Getting to know a research intern: Paul Rubenstein
Research teams are embedded all throughout Google, allowing our discoveries to affect billions of users each day. From creating experiments and prototyping implementations to designing new architectures, our team members and interns work on real-world problems including artificial intelligence, data mining, natural language processing, hardware and software performance analysis, improving compilers for mobile platforms, as well as core search and much more.
Google offers a variety of opportunities for students who wish to gain industry experience. Through our Getting to know a research intern series, we provide a glimpse into some of these opportunities as well as the impactful projects research students at Google work on. Today we’re featuring Paul Rubenstein, from the University of Cambridge.
I first studied maths at the University of Cambridge and went on to get masters degrees in computational biology and machine learning. I then joined the Cambridge-Tuebingen PhD program where I am now in my final year. In the first two years of my PhD, I worked mostly on theoretical aspects of causal inference. Generally, causal inference is about learning causal structure in the world from a mixture of observational data (passive observation of the world) and interventional data (where you perform experiments and see what happens).
In the second half of my PhD, I’ve been working on representation learning (where one tries to learn lower dimensional features of high dimensional inputs such as images that are useful for transferring to other tasks), generative modelling, disentanglement, and some learning theory. Representation learning has been the broad topic of my research internship at Google.

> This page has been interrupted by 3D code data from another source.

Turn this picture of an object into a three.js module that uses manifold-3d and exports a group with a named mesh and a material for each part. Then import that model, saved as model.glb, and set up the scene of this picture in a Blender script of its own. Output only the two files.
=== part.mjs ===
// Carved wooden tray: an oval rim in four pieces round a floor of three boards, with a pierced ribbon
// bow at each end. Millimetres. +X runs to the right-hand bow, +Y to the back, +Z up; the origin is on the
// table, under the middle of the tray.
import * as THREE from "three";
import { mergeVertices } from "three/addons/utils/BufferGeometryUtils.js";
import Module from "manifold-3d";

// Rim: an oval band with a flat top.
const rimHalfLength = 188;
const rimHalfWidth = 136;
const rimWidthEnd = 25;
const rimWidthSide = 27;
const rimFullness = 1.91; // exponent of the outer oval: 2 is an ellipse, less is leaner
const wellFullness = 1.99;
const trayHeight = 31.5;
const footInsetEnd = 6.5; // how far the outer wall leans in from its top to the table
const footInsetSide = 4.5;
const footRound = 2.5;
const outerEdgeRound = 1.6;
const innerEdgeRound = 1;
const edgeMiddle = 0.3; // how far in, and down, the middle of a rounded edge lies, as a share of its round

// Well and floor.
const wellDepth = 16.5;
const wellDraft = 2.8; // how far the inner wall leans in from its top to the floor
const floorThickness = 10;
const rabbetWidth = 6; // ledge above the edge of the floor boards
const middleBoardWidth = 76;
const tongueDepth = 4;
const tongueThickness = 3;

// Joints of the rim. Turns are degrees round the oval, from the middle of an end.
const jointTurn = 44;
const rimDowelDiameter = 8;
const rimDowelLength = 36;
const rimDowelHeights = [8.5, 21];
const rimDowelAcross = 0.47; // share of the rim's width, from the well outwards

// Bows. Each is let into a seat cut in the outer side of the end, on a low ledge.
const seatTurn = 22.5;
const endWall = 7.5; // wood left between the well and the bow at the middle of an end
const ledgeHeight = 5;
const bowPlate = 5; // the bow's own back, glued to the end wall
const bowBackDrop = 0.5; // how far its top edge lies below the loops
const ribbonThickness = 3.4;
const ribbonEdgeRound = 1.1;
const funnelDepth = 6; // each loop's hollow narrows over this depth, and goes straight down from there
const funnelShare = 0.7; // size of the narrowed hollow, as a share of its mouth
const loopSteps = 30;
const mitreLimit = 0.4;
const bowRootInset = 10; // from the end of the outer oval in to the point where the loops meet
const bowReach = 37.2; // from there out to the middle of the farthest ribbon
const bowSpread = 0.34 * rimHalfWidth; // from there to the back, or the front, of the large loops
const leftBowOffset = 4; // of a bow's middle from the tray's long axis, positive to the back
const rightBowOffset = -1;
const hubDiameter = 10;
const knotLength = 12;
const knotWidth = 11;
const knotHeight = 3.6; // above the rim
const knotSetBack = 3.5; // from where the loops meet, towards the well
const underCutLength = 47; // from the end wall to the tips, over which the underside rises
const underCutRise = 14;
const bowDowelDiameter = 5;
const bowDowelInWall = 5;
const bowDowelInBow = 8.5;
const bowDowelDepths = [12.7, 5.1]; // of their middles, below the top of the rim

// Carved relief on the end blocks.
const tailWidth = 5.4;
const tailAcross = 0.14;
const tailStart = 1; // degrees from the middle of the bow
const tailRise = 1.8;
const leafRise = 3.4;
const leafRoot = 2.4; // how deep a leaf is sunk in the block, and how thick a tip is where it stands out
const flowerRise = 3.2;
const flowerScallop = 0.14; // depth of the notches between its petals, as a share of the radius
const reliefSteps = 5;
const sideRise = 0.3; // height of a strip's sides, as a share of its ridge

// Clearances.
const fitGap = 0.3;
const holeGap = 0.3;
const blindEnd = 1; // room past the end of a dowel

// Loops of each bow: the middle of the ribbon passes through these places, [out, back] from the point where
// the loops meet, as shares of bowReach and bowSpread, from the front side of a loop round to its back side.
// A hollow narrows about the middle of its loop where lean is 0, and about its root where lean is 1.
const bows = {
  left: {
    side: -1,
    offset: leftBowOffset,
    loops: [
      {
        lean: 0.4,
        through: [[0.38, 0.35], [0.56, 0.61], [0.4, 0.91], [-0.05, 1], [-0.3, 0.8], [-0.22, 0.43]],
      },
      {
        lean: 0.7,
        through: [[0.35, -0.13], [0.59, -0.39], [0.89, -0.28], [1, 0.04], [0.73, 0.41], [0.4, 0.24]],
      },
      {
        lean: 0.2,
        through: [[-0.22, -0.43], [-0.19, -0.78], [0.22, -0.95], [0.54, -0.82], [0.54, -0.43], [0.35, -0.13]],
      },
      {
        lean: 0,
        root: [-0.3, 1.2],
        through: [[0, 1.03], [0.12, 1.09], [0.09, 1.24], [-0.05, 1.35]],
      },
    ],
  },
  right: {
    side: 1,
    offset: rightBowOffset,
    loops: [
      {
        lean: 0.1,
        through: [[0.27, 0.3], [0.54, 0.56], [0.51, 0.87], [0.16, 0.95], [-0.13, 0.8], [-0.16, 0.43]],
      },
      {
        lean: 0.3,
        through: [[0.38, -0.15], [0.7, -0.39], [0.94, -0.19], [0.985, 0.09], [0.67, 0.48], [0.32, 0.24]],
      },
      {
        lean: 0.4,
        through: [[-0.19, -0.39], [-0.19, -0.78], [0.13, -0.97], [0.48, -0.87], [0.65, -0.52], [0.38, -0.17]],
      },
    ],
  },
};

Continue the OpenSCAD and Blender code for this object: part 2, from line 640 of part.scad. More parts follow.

I applied for my first internship because I was interested to see how machine learning is used and developed in an industrial context. I was really impressed by several things about both my team and Google generally: the incredible infrastructure and computational resources, the plethora of interesting problems with practical impact, that academic publishing is encouraged, and that Google is generally a great place to go to work each day.
For these reasons and more, I decided to apply for a second internship. This year, I was with the Brain team in Zurich, focusing on fundamental machine learning research. Being on this team is as close as I imagine it gets to being in an academic lab while in industry — people have a lot of freedom in choosing their research topic and writing papers and having a research impact is the main goal, yet there are several advantages over my experience of academia. The level of software engineering skill (and presence of dedicated software engineers collaborating on the projects) lead to shared code bases that enable prototyping and experimenting at large scale much more easily and quickly than in typical academic labs. These factors, combined with a more collaborative atmosphere, lead to the undertaking of larger scale, potentially more impactful projects.
What project was your internship focused on? What was the outcome of your research?
In the first half of the internship, I worked on understanding the theoretical underpinnings of some recently proposed representation learning algorithms. This line of research led to a research paper On Mutual Information for Representation Learning which is currently under submission at the International Conference on Learning Representations (ICLR), one of the top machine learning conferences. In the second half, I worked on new algorithms for representation learning. This work is ongoing, and the resulting paper hasn’t been published yet.
Yes. Coding at Google is a little different than what I was used to in academia in two main ways. The first is that a lot of code is shared, and as a result, good software engineering practices are followed! This also results in larger code-bases that are a lot more complex than are typical in my PhD. The second is that you have access to a large amount of cutting-edge computational resources. This means that it is possible to run very large scale experiments.
My advice to future interns is that once you’ve started, there are many Google-specific things that have to be learned, so when you inevitably get stuck on something, the best thing to do is to ask someone for help. Asking questions is encouraged because it is the fastest way to improve your productivity and thus the productivity of your team!
What key skills have you gained from your time at Google? What impact has this internship experience had on your research?
My software engineering skills have definitely improved a lot as a result of working here. I’ve also learned a lot about how organisations and teams can be structured and managed in order to be most productive. I have learned a great deal about areas of research that I hadn’t worked in before the internship, and I hope to continue my research in these areas after my internship ends. The exposure to good software engineering practices has had a big impact in that it has facilitated my research in more practical areas involving lots of coding, in contrast to the more theoretical research I did earlier in my PhD.
My main reasons to do an internship at Google:
You will be exposed to very interesting problems that you may not see elsewhere.
You will work with and learn from colleagues who are experts in their fields.
I may have mentioned this once or twice already, your software engineering skills will improve a lot!
It’s incredible the amount you can achieve and learn in a 3-4 month internship at Google.
In order to prepare for coding interviews, I recommend the Cracking the Coding Interview book (though some chapters might not be relevant). I typed out my solutions in a Google doc to match the real interview experience as closely as possible. For more practice questions, there are many websites that have libraries of example coding interview questions, you can find many of them on Google's Tech Dev Guide.
To prepare for a research interview, I recommend practicing talking about your research at a high level to those that might know only the basics of your area. You should also review the basics of machine learning and deep learning, e.g. be able to explain basic concepts such as empirical risk minimization/generalisation/overfitting, common architectures (MLPs/convolutions,) and training techniques (SGD/momentum/Adam).